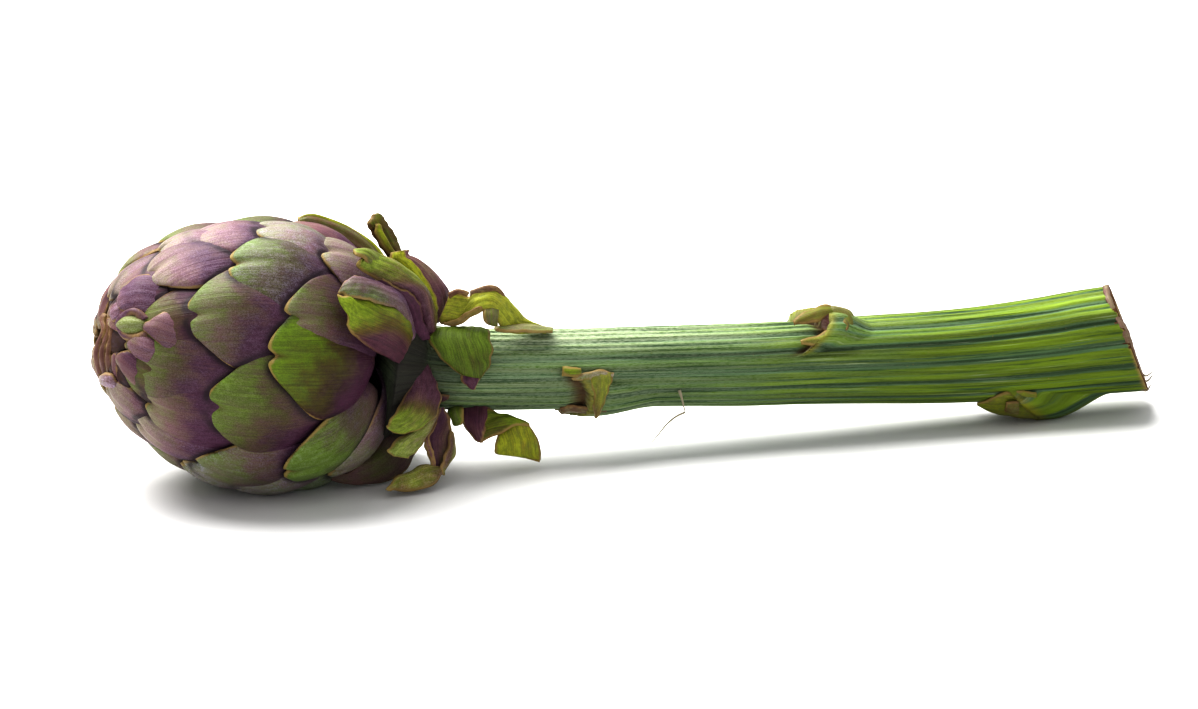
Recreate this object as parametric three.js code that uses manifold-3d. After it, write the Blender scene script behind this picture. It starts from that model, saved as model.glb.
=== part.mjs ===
// An artichoke cut with a long stalk, lying on its side. Millimetres, +Z up.
// Origin: the middle of the small flat spot under the head. +X runs along the
// stalk to its cut end, and the head's apex points to -X, a little upwards.
import * as THREE from "three";
import { mergeVertices } from "three/addons/utils/BufferGeometryUtils.js";
import Module from "manifold-3d";

const wasm = await Module();
wasm.setup();

// ---- driving dimensions ----------------------------------------------------
const HEAD_RADIUS = 38.7;       // middle to the widest bracts
const HEAD_FRONT = 48.5;        // middle to the apex
const HEAD_BACK = 42.0;         // middle to the base, before it narrows into the neck
const HEAD_HEIGHT = 37.9;       // middle of the head above the surface
const HEAD_TILT = 8.35;         // degrees that the apex end is raised
const NECK_AT = 47.0;           // middle of the head to where the stalk begins
const NECK_RADIUS = 12.2;
const CORE_DEPTH = 4.0;         // the bracts' bed lies this far below their faces
const SEAM = 0.3;               // clear gap between neighbouring pieces

const BRACTS = 63;              // bracts laid along the spiral
const GOLDEN_TURN = 137.806;    // degrees from one bract to the next
const FIRST_TURN = 44.413;      // degrees of the first bract round the head
const TIP_START = 19.9;         // polar angle of the first tip, from the apex
const TIP_STEP = 0.802;
const TIP_POWER = 1.166;
const BRACT_THICK = 1.2;        // edge of a bract
const BRACT_SLOPE = 0.02;       // how a bract's face falls from its tip, per mm
const BRACT_DIVE = 0.0042;      // and how it dives under its neighbours, per mm squared
const BRACT_CROWN = 1.2;        // arch across a bract
const TIP_HEIGHT = 1.3;         // a bract's tip above the head's mean face
const BUD_BRACTS = 10;          // small bracts folded in round the apex
const BUD_SINK = 2.4;           // the bud lies this far below the mean face
const SCATTER_SEED = 20411;

// Where the head is less full than an egg: the way out to that side, how deep it is
// pressed in there in millimetres, and how sharply that fades. It lies on the first.
const PRESSED = [
  { way: [0, 0, -1], depth: 1.1, power: 6 },
  { way: [-0.75, 0.03, -0.66], depth: 4.4, power: 8 },
  { way: [-0.05, 0.24, 0.97], depth: 1.8, power: 14 },
];

const STALK_RIBS = 14;
const RIB_HEIGHT = 0.55;
const RIB_TWIST = 0.05;         // degrees per millimetre of stalk
const LEAF_THICK = 1.1;
const SHORTEST_EDGE = 0.05;     // slivers left by a join are closed up to this size

// Bracts left out because a spread bract or the open base takes their place.
const FALLEN = [44, 52, 57, 60];

// How single bracts settled away from the spiral:
// number: [round the head, from the apex, wider, roll, lift] in degrees and mm.
const SETTLED = {
  2: [-3.8, -0.4, 0, 4, 0.2], 3: [-15.5, -1.6, 0, 0, 0.2], 5: [3.8, 4.2, -5, 8, 0.4],
  8: [1, -4.2, 0, -6, 0.2], 10: [13.8, -1.6, 2, 6, 0], 13: [-11.8, 1, 0, 10, 0.2],
  15: [4.1, 1.4, 0, 0, 0], 16: [-2.7, 7.4, 0, -4, 0.2], 18: [-4.2, -6, 8, 2, 0.5],
  21: [4.5, -7, 1, 12, 0.4], 23: [4.8, -8.4, 6, 11, 0], 26: [2.9, 0.3, 5, 2, 0.4], 28: [-2, 4.2, 2, 0, 0],
  31: [-7.2, 1.7, 2, 4, 0.5], 34: [4.8, 2.9, 4, -8, 0.5], 36: [-14.2, -6, 0, 0, 0.2],
  39: [-5.3, 6.8, 1, 4, 0.8], 42: [7.7, -0.1, 0, -6, 0.2], 47: [-11.9, -2.5, -4, 0, 0],
  49: [2.7, 1.4, -12, 14, 0.8],
};

// The stalk's axis: [x, z, radius]; it lies in the plane y = 0.
const STALK = [
  [46.8, 31.0, 12.1], [60, 29.1, 11.8], [89, 27.0, 11.8], [108, 25.9, 11.9],
  [127, 24.9, 11.9], [146, 23.9, 12.1], [165, 23.2, 12.4], [187, 22.2, 13.1],
  [205, 21.4, 13.7], [222, 21.2, 14.4], [240, 21.6, 15.2], [257, 22.3, 15.8], [272.6, 22.7, 16.2],
];
const CUT_LEAN = 0.408;         // the cut face leans back: mm along the stalk per mm of height,
const CUT_SKEW = 0.36;          // and per mm from its near side to its far side
const STALK_STEPS = 24;         // facets along the stalk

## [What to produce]
Extract the full listing above without alteration.

## [Output of the task]
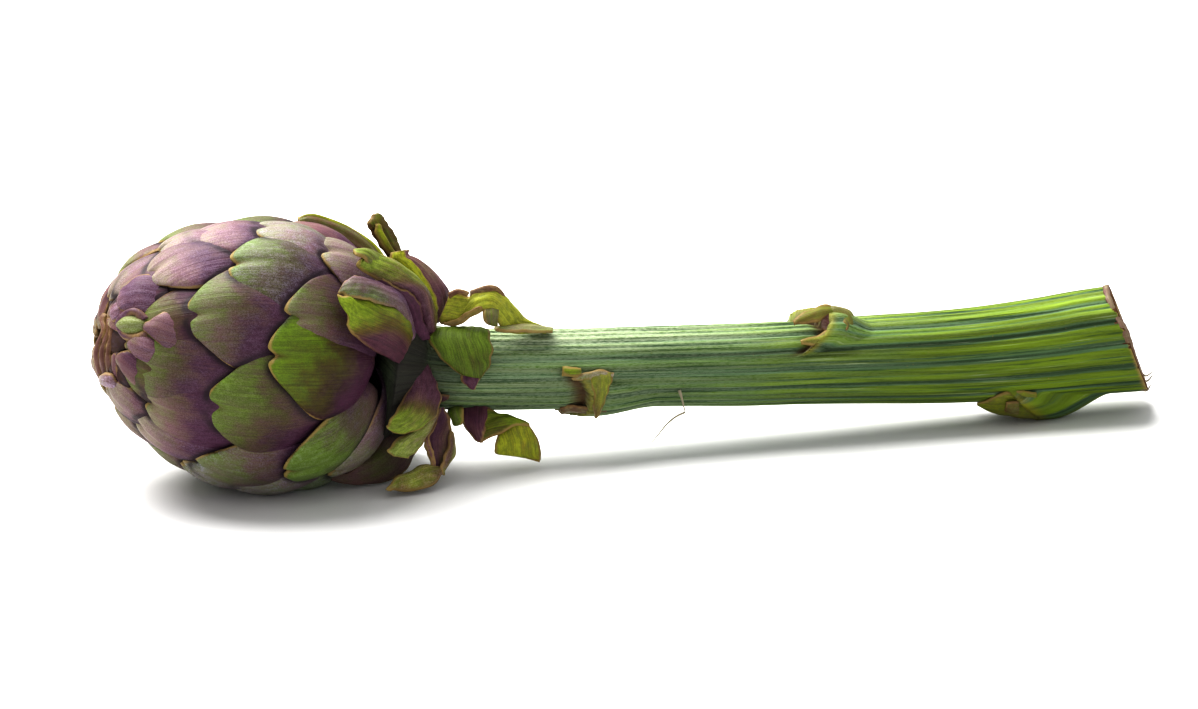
Recreate this object as parametric three.js code that uses manifold-3d. After it, write the Blender scene script behind this picture. It starts from that model, saved as model.glb.
=== part.mjs ===
// An artichoke cut with a long stalk, lying on its side. Millimetres, +Z up.
// Origin: the middle of the small flat spot under the head. +X runs along the
// stalk to its cut end, and the head's apex points to -X, a little upwards.
import * as THREE from "three";
import { mergeVertices } from "three/addons/utils/BufferGeometryUtils.js";
import Module from "manifold-3d";

const wasm = await Module();
wasm.setup();

// ---- driving dimensions ----------------------------------------------------
const HEAD_RADIUS = 38.7;       // middle to the widest bracts
const HEAD_FRONT = 48.5;        // middle to the apex
const HEAD_BACK = 42.0;         // middle to the base, before it narrows into the neck
const HEAD_HEIGHT = 37.9;       // middle of the head above the surface
const HEAD_TILT = 8.35;         // degrees that the apex end is raised
const NECK_AT = 47.0;           // middle of the head to where the stalk begins
const NECK_RADIUS = 12.2;
const CORE_DEPTH = 4.0;         // the bracts' bed lies this far below their faces
const SEAM = 0.3;               // clear gap between neighbouring pieces

const BRACTS = 63;              // bracts laid along the spiral
const GOLDEN_TURN = 137.806;    // degrees from one bract to the next
const FIRST_TURN = 44.413;      // degrees of the first bract round the head
const TIP_START = 19.9;         // polar angle of the first tip, from the apex
const TIP_STEP = 0.802;
const TIP_POWER = 1.166;
const BRACT_THICK = 1.2;        // edge of a bract
const BRACT_SLOPE = 0.02;       // how a bract's face falls from its tip, per mm
const BRACT_DIVE = 0.0042;      // and how it dives under its neighbours, per mm squared
const BRACT_CROWN = 1.2;        // arch across a bract
const TIP_HEIGHT = 1.3;         // a bract's tip above the head's mean face
const BUD_BRACTS = 10;          // small bracts folded in round the apex
const BUD_SINK = 2.4;           // the bud lies this far below the mean face
const SCATTER_SEED = 20411;

// Where the head is less full than an egg: the way out to that side, how deep it is
// pressed in there in millimetres, and how sharply that fades. It lies on the first.
const PRESSED = [
  { way: [0, 0, -1], depth: 1.1, power: 6 },
  { way: [-0.75, 0.03, -0.66], depth: 4.4, power: 8 },
  { way: [-0.05, 0.24, 0.97], depth: 1.8, power: 14 },
];

const STALK_RIBS = 14;
const RIB_HEIGHT = 0.55;
const RIB_TWIST = 0.05;         // degrees per millimetre of stalk
const LEAF_THICK = 1.1;
const SHORTEST_EDGE = 0.05;     // slivers left by a join are closed up to this size

// Bracts left out because a spread bract or the open base takes their place.
const FALLEN = [44, 52, 57, 60];

// How single bracts settled away from the spiral:
// number: [round the head, from the apex, wider, roll, lift] in degrees and mm.
const SETTLED = {
  2: [-3.8, -0.4, 0, 4, 0.2], 3: [-15.5, -1.6, 0, 0, 0.2], 5: [3.8, 4.2, -5, 8, 0.4],
  8: [1, -4.2, 0, -6, 0.2], 10: [13.8, -1.6, 2, 6, 0], 13: [-11.8, 1, 0, 10, 0.2],
  15: [4.1, 1.4, 0, 0, 0], 16: [-2.7, 7.4, 0, -4, 0.2], 18: [-4.2, -6, 8, 2, 0.5],
  21: [4.5, -7, 1, 12, 0.4], 23: [4.8, -8.4, 6, 11, 0], 26: [2.9, 0.3, 5, 2, 0.4], 28: [-2, 4.2, 2, 0, 0],
  31: [-7.2, 1.7, 2, 4, 0.5], 34: [4.8, 2.9, 4, -8, 0.5], 36: [-14.2, -6, 0, 0, 0.2],
  39: [-5.3, 6.8, 1, 4, 0.8], 42: [7.7, -0.1, 0, -6, 0.2], 47: [-11.9, -2.5, -4, 0, 0],
  49: [2.7, 1.4, -12, 14, 0.8],
};

// The stalk's axis: [x, z, radius]; it lies in the plane y = 0.
const STALK = [
  [46.8, 31.0, 12.1], [60, 29.1, 11.8], [89, 27.0, 11.8], [108, 25.9, 11.9],
  [127, 24.9, 11.9], [146, 23.9, 12.1], [165, 23.2, 12.4], [187, 22.2, 13.1],
  [205, 21.4, 13.7], [222, 21.2, 14.4], [240, 21.6, 15.2], [257, 22.3, 15.8], [272.6, 22.7, 16.2],
];
const CUT_LEAN = 0.408;         // the cut face leans back: mm along the stalk per mm of height,
const CUT_SKEW = 0.36;          // and per mm from its near side to its far side
const STALK_STEPS = 24;         // facets along the stalk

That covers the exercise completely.